Recorded data
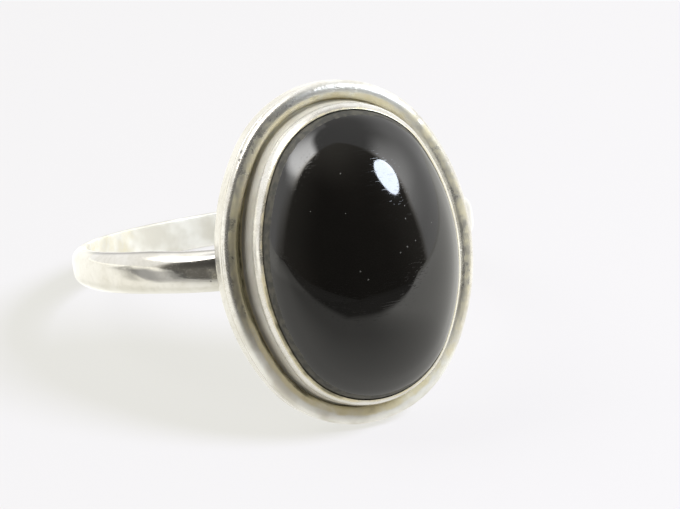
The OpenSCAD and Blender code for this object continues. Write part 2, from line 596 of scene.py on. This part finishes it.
def silver_finish(
    name, roughness, mottle, dent, pits=(), nick_highlights=(), ripples=(), frost=0.65, dull_and_reflection_tone=DULL_AND_REFLECTION_GREY
):
    """Silver worn soft by use, mottled, with hairline scratches, faint dents, tarnish and painted dark
    reflections.

    A piece's tarnish_and_reflection level says where it is tarnished and where a dark reflection is
    painted, satin where it is frosted, and dull_and_reflection where it is dull and where a dark
    reflection is painted. Pits are dark and sunk, nicks have a pale painted highlight and ripples are
    raised.
    """
    metal, tree, shader = new_material(name)
    place = own_place(tree)
    satin = level_of(tree, "satin")
    tones = group_in(tree, TARNISH_AND_REFLECTION_TONES, {"Level": level_of(tree, "tarnish_and_reflection")})
    scratches = group_in(tree, SCRATCHES, {"Density": 1.0}).outputs["Mask"]
    soft = noise(tree, place, 520, detail=3)
    fine = noise(tree, place, 3400, detail=4, roughness=0.6)

    colour = silver_colour(tree, soft, fine, satin, tones, mottle)
    matte = most(tree, times(tree, satin, frost), times(tree, tones.outputs["Tan"], 0.7))
    matte = add(tree, matte, mottle * 0.28)
    height = 0.0
    if pits:
        pitted = spots(tree, place, pits)
        colour = mixed(tree, times(tree, pitted, 0.85), colour, PITTED)
        matte = add(tree, matte, times(tree, pitted, 0.3))
        height = times(tree, pitted, -0.008)
    # Darker where dull, and a painted dark reflection where one is marked.
    colour = mixed(tree, level_of(tree, "dull_and_reflection"), colour, dull_and_reflection_tone)
    # A nick has a painted highlight: pale and matte.
    if nick_highlights:
        nick_highlight = spots(tree, place, nick_highlights)
        colour = mixed(tree, nick_highlight, colour, NICK_HIGHLIGHT)
        matte = add(tree, matte, times(tree, nick_highlight, 0.6))
    if ripples:
        height = add(tree, times(tree, spots(tree, place, ripples), fine, 0.035), height)
    feed(tree, shader.inputs["Base Color"], colour)
    feed(tree, shader.inputs["Metallic"], maths(tree, "SUBTRACT", 1.0, matte, clamp=True))

    rough = add(
        tree,
        spread(tree, soft, 0.3, 0.75, roughness * 0.7, roughness * 1.25),
        times(tree, scratches, 0.1),
        times(tree, spread(tree, fine, 0.4, 0.7), mottle * 0.15),
        times(tree, satin, 0.35),
    )
    rough = maths(tree, "ADD", rough, times(tree, tones.outputs["Tan"], 0.15), clamp=True)
    feed(tree, shader.inputs["Roughness"], rough)

    height = add(
        tree,
        times(tree, noise(tree, place, 900), dent),
        height,
        times(tree, fine, dent * 0.35),
        times(tree, scratches, -0.001),
    )
    emboss(tree, shader, height)
    return metal


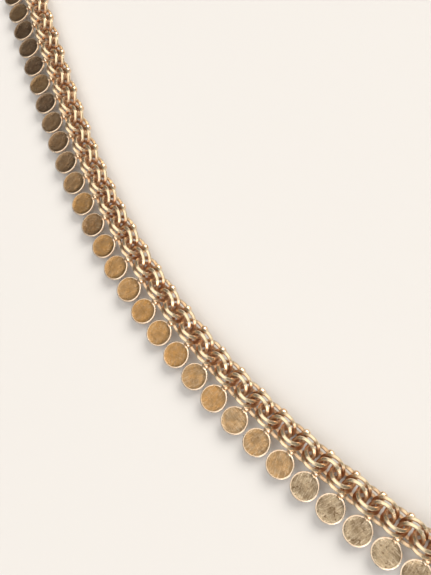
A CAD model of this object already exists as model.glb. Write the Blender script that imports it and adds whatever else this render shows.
"""Looks for a glasses strap: a chain of paired rings with a fringe of discs,
and a claw clasp, a cap and a silicone temple loop at each end."""

import math

import bpy
from bpy.props import (FloatProperty, FloatVectorProperty, IntProperty,
                       PointerProperty)
from mathutils import Matrix, Vector


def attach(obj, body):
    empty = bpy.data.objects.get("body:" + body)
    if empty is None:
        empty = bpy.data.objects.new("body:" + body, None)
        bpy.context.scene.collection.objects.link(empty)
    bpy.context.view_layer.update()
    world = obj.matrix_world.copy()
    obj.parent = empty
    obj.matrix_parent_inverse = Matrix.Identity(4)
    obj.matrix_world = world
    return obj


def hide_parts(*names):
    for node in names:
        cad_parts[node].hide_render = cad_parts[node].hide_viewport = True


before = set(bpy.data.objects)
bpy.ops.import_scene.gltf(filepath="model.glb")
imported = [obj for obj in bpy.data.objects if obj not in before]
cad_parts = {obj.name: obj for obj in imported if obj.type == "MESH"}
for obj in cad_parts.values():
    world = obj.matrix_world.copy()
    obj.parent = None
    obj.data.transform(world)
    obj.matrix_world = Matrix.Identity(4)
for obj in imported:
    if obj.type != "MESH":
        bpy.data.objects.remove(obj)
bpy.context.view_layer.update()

bl_info = {
    "name": "Glasses Chain Strap",
    "version": (1, 0, 0),
    "blender": (4, 5, 0),
    "location": "3D View > Sidebar > Strap",
    "description": "Builds the rings, fringe discs, clasps and temple loops of a glasses strap",
    "category": "Add Mesh",
}

MM = 0.001
RUNS = 21
UNITS_PER_RUN = 6
ENDS = ("a", "b")
WIRE_STEPS = 8  # corners of the wire's section, two for each of its four worn flats
BEAD_STRETCH = (1.5, 1.22, 1.42)  # along the chain, across it and upwards
BEAD_LUMP = 0.13  # how uneven a bead is, as a share of its size
COLLAR_STRETCH = (0.95, 0.85, 0.62)
SOLDER_BITE = 0.05 * MM  # how far a disc reaches into its bead
COLLAR_BITE = 0.1 * MM  # how far the middle of a collar lies inside the edge of its disc
DENT = 0.02 * MM  # how far the face of a disc bulges or dips
SEAM_DEPTH, SEAM_HALF = 0.06, 0.05  # share of the wire's radius, and half width in radians
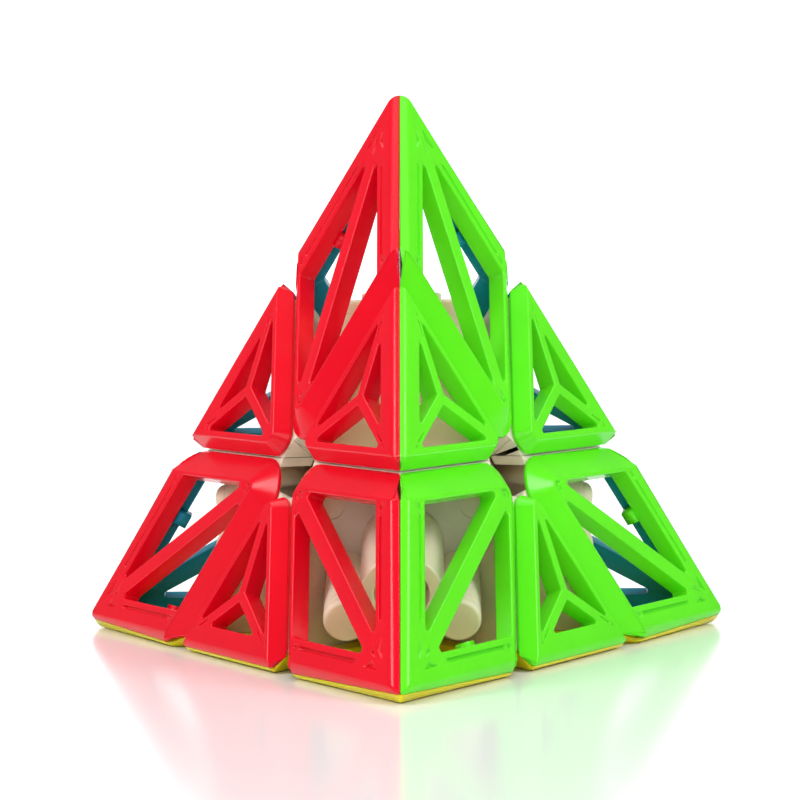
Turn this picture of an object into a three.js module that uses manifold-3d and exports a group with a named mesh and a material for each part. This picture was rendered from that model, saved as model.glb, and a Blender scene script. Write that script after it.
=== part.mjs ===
// Pyramid twisty puzzle with skeleton frames: a tetrahedron cut into four corner units
// and six edge units, all held on one core by four sprung screws.
// Millimetres, +Z up. The origin is the middle of the core, where the four turning axes cross.
import * as THREE from "three";
import { ConvexGeometry } from "three/addons/geometries/ConvexGeometry.js";
import { mergeVertices } from "three/addons/utils/BufferGeometryUtils.js";
import Module from "manifold-3d";

// Whole tetrahedron
const HEIGHT = 80;
const CIRCUMRADIUS = (3 / 4) * HEIGHT; // centre to a sharp corner
const FACE = HEIGHT / 4; // centre to a face
const CUT = HEIGHT / 12; // centre to each cut plane between layers
const FACE_INRADIUS = HEIGHT / (2 * Math.SQRT2); // middle of a face to its sides
const TILT = (2 * Math.SQRT2) / 3; // sine of the angle between a face and a cut plane
const GAP = 0.3; // clearance on each side of a cut, and between fixed pieces
const MITRE_GAP = 0.15; // on each side of the seam between two colours
const TIP_ROUND = 4; // how far the corner tips are blunted
const EDGE_ROUND = 1.1; // how far the long edges are blunted

// Coloured frames
const FRAME_DEPTH = 2.5;
const BEVEL_DEPTH = 2.05; // along the cuts, down from the face
const CORNER_CREST = 3.1; // from the cut to where the bevel starts, on a corner frame
const CORNER_SIDE_BAR = 3.7; // from the cut to the window
const CORNER_LONG_BAR = 5.5; // from the long edge to the window
const CORNER_RIB = 2.6;
const EDGE_CREST = 2.3;
const EDGE_SIDE_BAR = 3.2;
const EDGE_LONG_BAR = 4.5;
const EDGE_RIB = 1.8;

// White inner pieces
const WALL = 1.2;
const HUB_FACE = FACE - FRAME_DEPTH - GAP; // centre to the hub's outside, under the frames
const PLATE_BOTTOM = 11.5;
const PLATE_TOP = 13;
const TUBE_RADIUS = 5.5;
const TUBE_TOP = 29;
const BORE_RADIUS = 3.6;
const BORE_FLOOR = 11;
const PEG_RADIUS = 2.95;
const PEG_OFFSET = 8.5; // from the turning axis
const PEG_ROOT = 12.5; // inside the plate
const PEG_TOP = 28;
const PEG_CHAMFER = 0.4;
const INNER_CUT = 3; // the layers part here inside the ball zone, so that feet reach under corners
const ZONE_RADIUS = 13.4; // ball zone that holds the feet of the edge units
const ZONE_CLEARANCE = 0.5;

// Core, screws, springs and washers
const BALL_RADIUS = 8;
const BOSS_RADIUS = 4.4;
const BOSS_TOP = 8.1;
const FOOT_FLOOR = BALL_RADIUS + 2 * GAP; // underside of the feet, over the ball
const STEM_BOTTOM = BOSS_TOP + GAP;
const SHANK_RADIUS = 1.05;
const SHANK_TIP = 3;
const SHANK_POINT = 1; // length of the pointed end
const PILOT_BOTTOM = 2.4;
const PILOT_RADIUS = 1.35;
const THROUGH_RADIUS = 1.6;
const HEAD_RADIUS = 2.8;
const HEAD_BOTTOM = 18.2;
const HEAD_HEIGHT = 2;
const HEAD_DOME = 0.6; // height of the sloping rim
const HEAD_SLOPE = 0.8; // width of the sloping rim
const SLOT_WIDTH = 0.8;
const SLOT_LENGTH = 3.6;
const SLOT_DEPTH = 1.1;
const WASHER_RADIUS = 3.2;
const WASHER_BOTTOM = 17.2;
const WASHER_THICKNESS = 0.7;
const COIL_RADIUS = 2.55;
const WIRE_RADIUS = 0.35;
const SPRING_BOTTOM = BORE_FLOOR + GAP;
const SPRING_TOP = WASHER_BOTTOM - GAP;
const SPRING_TURNS = 4;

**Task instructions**
Set the lines down exactly, from the first line of the records to the line where "1.0, matte, clamp=True))" appears, with both ends kept.

**Exercise response**
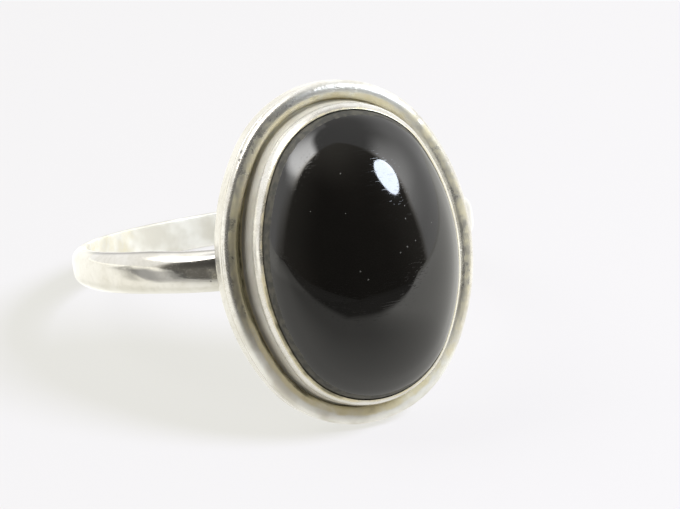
The OpenSCAD and Blender code for this object continues. Write part 2, from line 596 of scene.py on. This part finishes it.
def silver_finish(
    name, roughness, mottle, dent, pits=(), nick_highlights=(), ripples=(), frost=0.65, dull_and_reflection_tone=DULL_AND_REFLECTION_GREY
):
    """Silver worn soft by use, mottled, with hairline scratches, faint dents, tarnish and painted dark
    reflections.

    A piece's tarnish_and_reflection level says where it is tarnished and where a dark reflection is
    painted, satin where it is frosted, and dull_and_reflection where it is dull and where a dark
    reflection is painted. Pits are dark and sunk, nicks have a pale painted highlight and ripples are
    raised.
    """
    metal, tree, shader = new_material(name)
    place = own_place(tree)
    satin = level_of(tree, "satin")
    tones = group_in(tree, TARNISH_AND_REFLECTION_TONES, {"Level": level_of(tree, "tarnish_and_reflection")})
    scratches = group_in(tree, SCRATCHES, {"Density": 1.0}).outputs["Mask"]
    soft = noise(tree, place, 520, detail=3)
    fine = noise(tree, place, 3400, detail=4, roughness=0.6)

    colour = silver_colour(tree, soft, fine, satin, tones, mottle)
    matte = most(tree, times(tree, satin, frost), times(tree, tones.outputs["Tan"], 0.7))
    matte = add(tree, matte, mottle * 0.28)
    height = 0.0
    if pits:
        pitted = spots(tree, place, pits)
        colour = mixed(tree, times(tree, pitted, 0.85), colour, PITTED)
        matte = add(tree, matte, times(tree, pitted, 0.3))
        height = times(tree, pitted, -0.008)
    # Darker where dull, and a painted dark reflection where one is marked.
    colour = mixed(tree, level_of(tree, "dull_and_reflection"), colour, dull_and_reflection_tone)
    # A nick has a painted highlight: pale and matte.
    if nick_highlights:
        nick_highlight = spots(tree, place, nick_highlights)
        colour = mixed(tree, nick_highlight, colour, NICK_HIGHLIGHT)
        matte = add(tree, matte, times(tree, nick_highlight, 0.6))
    if ripples:
        height = add(tree, times(tree, spots(tree, place, ripples), fine, 0.035), height)
    feed(tree, shader.inputs["Base Color"], colour)
    feed(tree, shader.inputs["Metallic"], maths(tree, "SUBTRACT", 1.0, matte, clamp=True))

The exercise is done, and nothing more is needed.